About 4 years ago, not only had I started a healthier lifestyle by spending more time preparing healthy meals, I had also just started dating the love of my life. He went to Cuba for two weeks and upon his return, I thought I’d surprise him with an authentic Cuban dish, black bean soup (this isn’t the recipe but I tried this one recently and it was really yummy).

In my excitement and inexperience (and lack of attention), I failed to rinse the canned beans. The soup turned out REALLY horrible. It was a poor resemblance of food, a murky and pasty black bean mush…
A few days later he bought me The Joy of Cooking .
This book is crazy informative and tells you everything you would ever want to know about cooking and food. Of course I wanted to find out why my Cuban black bean turned out so horrible so under the section, About Substituting Canned Beans , it says, “Rinsing canned beans improves the taste a little and removes excess salt.”
The University of Michigan Integrative Medicine says that soaking beans gets rid of the hart-to-digest, gas-producing sugars and rinsing canned beans is absolutely necessary…unless you WANT gas.
Just recently, however, I ran into a Hearty Four Bean Stew recipe that says NOT to drain the canned beans!
So this begs the question, even though these raffinose sugars are hard to digest for humans, do they have any nutritional benefits? If they do, then cooking with the liquid that beans are soaked in may be a healthy alternative to cooking with beans.
Agricultural research, at least one source, seems to suggest that raffinose is a waste sugar and has practically no nutritional benefit.
What do you folks say about cooking with the liquid found in canned beans?


January 29th, 2008 at 10:00 am
Canned beans are a good solid substitute for the real thing, and the liquid they are stored in remove the need to soak the beans. a real time saver. HOWEVER, you need to rinse the beans in cold water before using! The recipe likely says not to drain the beans because it needs the fluids. RINSE them and then add the approx. amount of fluids you tossed out.
The reasons for rinsing are endless, but here are two good ones:
-cut the sodium by almost HALF
-they are stored in a TIN CAN, a tin can that you have NO WAY OF KNOWING how it got there. everything from extreme heat, extreme cold, jostling, banging etc etc causes leaching. any chance to rinse that off is a good one!
That’s my two cents! keep up the good work!
January 29th, 2008 at 8:43 pm
But isn’t it still true that beans are the musical fruit? Just asking!

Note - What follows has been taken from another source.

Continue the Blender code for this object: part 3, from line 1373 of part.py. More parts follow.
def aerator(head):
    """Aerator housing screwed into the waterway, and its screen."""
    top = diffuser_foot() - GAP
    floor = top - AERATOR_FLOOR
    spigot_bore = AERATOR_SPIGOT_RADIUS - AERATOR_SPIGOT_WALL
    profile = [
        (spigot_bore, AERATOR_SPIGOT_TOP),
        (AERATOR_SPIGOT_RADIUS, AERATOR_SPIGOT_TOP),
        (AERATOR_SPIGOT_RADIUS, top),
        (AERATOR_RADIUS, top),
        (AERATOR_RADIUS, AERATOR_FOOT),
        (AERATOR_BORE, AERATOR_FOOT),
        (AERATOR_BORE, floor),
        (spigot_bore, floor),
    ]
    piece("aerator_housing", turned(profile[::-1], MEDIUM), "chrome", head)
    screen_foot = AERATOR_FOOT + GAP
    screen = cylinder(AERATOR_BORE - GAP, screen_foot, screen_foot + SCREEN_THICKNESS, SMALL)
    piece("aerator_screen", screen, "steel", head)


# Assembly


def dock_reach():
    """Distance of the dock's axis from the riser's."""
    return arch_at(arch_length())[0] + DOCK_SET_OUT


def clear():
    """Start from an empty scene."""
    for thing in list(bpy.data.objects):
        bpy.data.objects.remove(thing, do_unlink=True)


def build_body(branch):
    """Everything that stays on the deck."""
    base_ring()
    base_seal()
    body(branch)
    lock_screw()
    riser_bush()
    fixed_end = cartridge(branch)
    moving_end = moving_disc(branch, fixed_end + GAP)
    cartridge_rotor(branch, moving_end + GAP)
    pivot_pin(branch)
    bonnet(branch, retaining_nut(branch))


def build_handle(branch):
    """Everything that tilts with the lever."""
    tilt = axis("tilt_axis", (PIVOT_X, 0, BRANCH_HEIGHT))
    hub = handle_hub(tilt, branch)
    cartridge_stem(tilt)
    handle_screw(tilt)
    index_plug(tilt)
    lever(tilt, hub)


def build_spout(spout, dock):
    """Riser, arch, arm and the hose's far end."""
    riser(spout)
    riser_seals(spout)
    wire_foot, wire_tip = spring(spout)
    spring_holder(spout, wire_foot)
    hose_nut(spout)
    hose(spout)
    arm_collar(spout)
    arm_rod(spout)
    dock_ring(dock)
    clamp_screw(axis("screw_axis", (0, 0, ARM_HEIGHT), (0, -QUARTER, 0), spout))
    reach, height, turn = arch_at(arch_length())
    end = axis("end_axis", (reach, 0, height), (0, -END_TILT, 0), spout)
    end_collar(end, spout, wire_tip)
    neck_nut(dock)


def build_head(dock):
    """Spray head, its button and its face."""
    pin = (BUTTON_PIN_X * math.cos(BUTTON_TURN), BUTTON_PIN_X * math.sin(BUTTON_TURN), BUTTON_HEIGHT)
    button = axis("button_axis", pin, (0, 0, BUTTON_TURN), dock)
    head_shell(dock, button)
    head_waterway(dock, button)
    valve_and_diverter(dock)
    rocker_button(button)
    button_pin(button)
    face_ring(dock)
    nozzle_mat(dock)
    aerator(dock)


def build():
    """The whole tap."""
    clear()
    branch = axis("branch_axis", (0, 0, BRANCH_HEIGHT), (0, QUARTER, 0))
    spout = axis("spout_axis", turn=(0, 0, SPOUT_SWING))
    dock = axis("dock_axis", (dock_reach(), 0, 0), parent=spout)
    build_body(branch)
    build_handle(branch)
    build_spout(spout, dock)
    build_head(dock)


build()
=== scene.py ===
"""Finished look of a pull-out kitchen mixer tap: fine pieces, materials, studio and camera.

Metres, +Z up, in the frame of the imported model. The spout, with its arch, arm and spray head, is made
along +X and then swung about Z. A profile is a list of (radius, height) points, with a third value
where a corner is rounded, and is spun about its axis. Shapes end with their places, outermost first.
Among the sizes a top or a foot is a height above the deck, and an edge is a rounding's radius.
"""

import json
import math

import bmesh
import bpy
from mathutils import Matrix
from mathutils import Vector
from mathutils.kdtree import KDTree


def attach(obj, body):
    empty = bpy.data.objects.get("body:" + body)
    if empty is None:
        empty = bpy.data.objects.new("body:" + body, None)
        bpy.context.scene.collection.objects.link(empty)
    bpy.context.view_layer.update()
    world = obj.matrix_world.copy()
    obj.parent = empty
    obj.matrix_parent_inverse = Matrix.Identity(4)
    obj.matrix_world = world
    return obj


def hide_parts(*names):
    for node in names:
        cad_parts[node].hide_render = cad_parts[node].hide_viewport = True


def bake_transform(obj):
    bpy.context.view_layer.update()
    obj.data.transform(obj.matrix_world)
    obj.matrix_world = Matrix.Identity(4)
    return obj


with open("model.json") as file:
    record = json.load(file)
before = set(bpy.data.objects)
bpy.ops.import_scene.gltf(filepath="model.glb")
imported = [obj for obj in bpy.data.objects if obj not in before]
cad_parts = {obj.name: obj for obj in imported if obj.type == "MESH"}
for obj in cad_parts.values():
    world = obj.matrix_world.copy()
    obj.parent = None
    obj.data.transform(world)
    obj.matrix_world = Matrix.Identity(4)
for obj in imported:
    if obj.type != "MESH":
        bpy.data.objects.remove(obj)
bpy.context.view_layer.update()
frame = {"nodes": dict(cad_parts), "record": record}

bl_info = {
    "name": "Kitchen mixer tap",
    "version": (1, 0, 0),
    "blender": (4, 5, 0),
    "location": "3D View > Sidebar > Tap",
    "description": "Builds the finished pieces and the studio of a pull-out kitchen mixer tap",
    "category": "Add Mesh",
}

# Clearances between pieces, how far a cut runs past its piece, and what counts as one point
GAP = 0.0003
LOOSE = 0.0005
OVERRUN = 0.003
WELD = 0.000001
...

And what about a discussion of Beano which counteracts all those proteins and the vicious gas attacks the lowly bean produces. I mean, sure, they’re cheap food that’s good for you but they do have noteworthy side effects but I don’t see them mentioned here. So I went ahead and did.
We’re all grown up here. I’m sure many of us reading these posts have cleared people out of entire rooms after gorging on a bean salad or some Mexican burritos. And the looks on those people’s faces: they’re aghast! Was there a pun in that last one. I seem to sniff one out; yes, yes there is one.

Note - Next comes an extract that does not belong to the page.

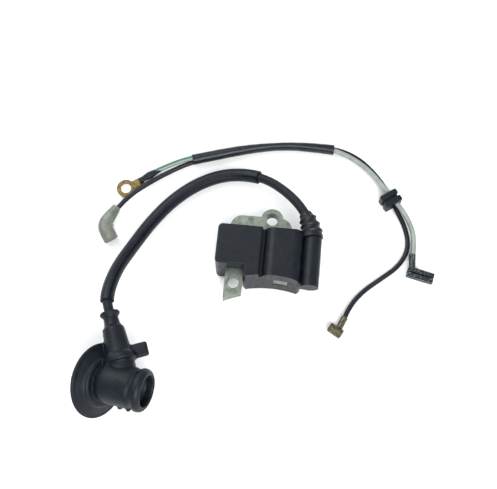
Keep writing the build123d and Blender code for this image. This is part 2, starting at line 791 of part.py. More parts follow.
# ---------------------------------------------------------------- build and write
def build_nodes():
    """Every node of the object, by name."""
    lead_path = route_path(lead_route)
    white_path = route_path(white_route)
    black_path = route_path(black_route)
    lead = tube_along(lead_path, lead_diameter / 2) - ht_spike()
    housing = coil_housing()
    white = tube_along(white_path, wire_diameter / 2)
    black = tube_along(black_path, wire_diameter / 2)
    pin = ht_terminal_pin() + ht_spike()
    terminal = ring_terminal()
    receptacle = flag_receptacle()
    held = [primary_bobbin(), primary_winding(), secondary_bobbin(), secondary_winding(),
            circuit_board(), power_transistor(), film_capacitor(), resistors(), diode()]
    potted = held[4:] + [wound_envelope(), pin, stop_blade(), right_leg_window()]
    sleeve_route = [((a[0] + b[0]) / 2, (a[1] + b[1]) / 2, harness_sleeve_height / 2) for a, b in (
        (white_route[2], black_route[4]), (white_route[3], black_route[5]),
        (white_route[4], black_route[6]), (white_route[5], black_route[7]),
        (white_route[6], black_route[8]), (white_route[7], black_route[9]))]
    return {
        "coil_housing": housing,
        "core_laminations": core_laminations(),
        "primary_bobbin": held[0],
        "primary_winding": held[1],
        "secondary_bobbin": held[2],
        "secondary_winding": held[3],
        "circuit_board": held[4],
        "power_transistor": held[5],
        "film_capacitor": held[6],
        "resistors": held[7],
        "diode": held[8],
        "potting_resin": potting_resin(potted),
        "stop_blade": stop_blade(),
        "ht_terminal_pin": pin,
        "outlet_boot": outlet_boot(lead, housing),
        "ht_lead": lead,
        "lead_sleeve": lead_sleeve(lead_path),
        "plug_boot": plug_boot(),
        "plug_contact": plug_contact(),
        "white_green_wire": white,
        "black_wire": black,
        "harness_sleeve": harness_sleeve(route_path(sleeve_route), (white, black)),
        "wire_grommet": wire_grommet((white, black)),
        "ring_terminal": terminal,
        "ring_crimp_shrink": ring_crimp_shrink(white, terminal),
        "clear_insulator": clear_insulator((black, receptacle)),
        "flag_receptacle": receptacle - black,
        "flag_terminal": flag_terminal() - white,
        "barrel_terminal": barrel_terminal() - black,
    }


def report_cord(name, points, diameter):
    """Print a cord's length and bend radii."""
    path = route_path(points)
    radii = [round(r, 1) for r in bend_radii(points)]
    print(f"{name}: length {path.length:.1f}, diameter {diameter}, radii {radii}")


if __name__ == "__main__":
    os.makedirs("parts", exist_ok=True)
    for node, shape in build_nodes().items():
        export_step(shape, f"parts/{node}.step")
    report_cord("ht_lead", lead_route, lead_diameter)
    report_cord("white_green_wire", white_route, wire_diameter)
    report_cord("black_wire", black_route, wire_diameter)
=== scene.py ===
import logging
import math
from dataclasses import dataclass, field
from enum import Enum
from typing import Any, Callable, Optional, Sequence, Union

import bmesh
import bpy
from mathutils import Matrix, Vector


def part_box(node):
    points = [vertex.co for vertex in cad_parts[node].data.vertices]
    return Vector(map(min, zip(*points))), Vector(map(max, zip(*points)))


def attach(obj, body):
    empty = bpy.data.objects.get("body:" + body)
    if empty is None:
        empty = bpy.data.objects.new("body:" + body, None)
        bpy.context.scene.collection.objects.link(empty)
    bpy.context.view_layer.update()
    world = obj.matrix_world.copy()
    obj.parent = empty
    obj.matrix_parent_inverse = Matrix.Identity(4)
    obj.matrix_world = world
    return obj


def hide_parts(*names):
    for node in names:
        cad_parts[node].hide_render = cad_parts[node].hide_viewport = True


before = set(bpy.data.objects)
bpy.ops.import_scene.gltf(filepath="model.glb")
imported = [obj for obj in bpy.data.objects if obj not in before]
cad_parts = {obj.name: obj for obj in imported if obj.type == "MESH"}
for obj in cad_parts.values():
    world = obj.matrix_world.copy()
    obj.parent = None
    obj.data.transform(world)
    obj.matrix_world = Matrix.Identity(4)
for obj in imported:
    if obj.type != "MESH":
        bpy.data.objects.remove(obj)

# Looks of an ignition coil with its high-tension lead, plug boot and stop-switch harness.
# Shapes are made in millimetres and turned into metres as each piece is finished.

log = logging.getLogger("ignition_coil")
MM = 0.001
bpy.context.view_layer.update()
Place = tuple[float, float, float]
Section = list[tuple[float, float]]


# ---------------------------------------------------------------- finishes
def linear(hex_code: str) -> tuple[float, float, float, float]:
    """Turn an sRGB hex colour into linear light.

    Args:
        hex_code: Six hexadecimal digits.

    Returns:
        Linear red, green, blue and an alpha of one.
    """
    parts = [int(hex_code[i:i + 2], 16) / 255 for i in (0, 2, 4)]
    lit = [p / 12.92 if p <= 0.04045 else ((p + 0.055) / 1.055) ** 2.4 for p in parts]
    return (lit[0], lit[1], lit[2], 1.0)


def add_node(tree: bpy.types.NodeTree, kind: str,
             inputs: Optional[dict[Union[int, str], Any]] = None,
             **settings: Any) -> bpy.types.Node:
    """Add a node, with its settings, values and links.

    Args:
        tree: The material's node tree.
        kind: The node's type name.
        inputs: Values or output sockets, by input name or number.
        **settings: Properties of the node itself.

    Returns:
        The new node.
    """
    node = tree.nodes.new(kind)
    for name, value in settings.items():
        setattr(node, name, value)
    for key, value in (inputs or {}).items():
        if isinstance(value, bpy.types.NodeSocket):
            tree.links.new(value, node.inputs[key])
        else:
            node.inputs[key].default_value = value
    return node


def per_metre(size_mm: float) -> float:
    """How many patches of this size fit in a metre, which is a noise texture's scale."""
    return 1.0 / (size_mm * MM)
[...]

So, let’s get real here! Sure beans are good for you but stock up on the fire retardant (Beano) first or suffer the regret of the dire consequences.
January 30th, 2008 at 1:43 am
Rinse!
Rinse the processed oils, water, and salt away before eating.
you really only want the beans anyway right?
that’s my take on it.
January 30th, 2008 at 5:12 pm
Thanks for your input, Denise. Check two for rinsing canned beans!
Mitch, very good observation (or is it olfactorvation?) about the side-effects of beans.
In the sources I’ve come across, your digestive system adapts and gets used to digesting beans.
So I guess that old saying should go, “…the more you eat, the less you toot!”
January 31st, 2008 at 4:59 pm
Thanks for your vote, Rob!
Okay, guys, that’s four now for rinsing canned beans before cooking with them.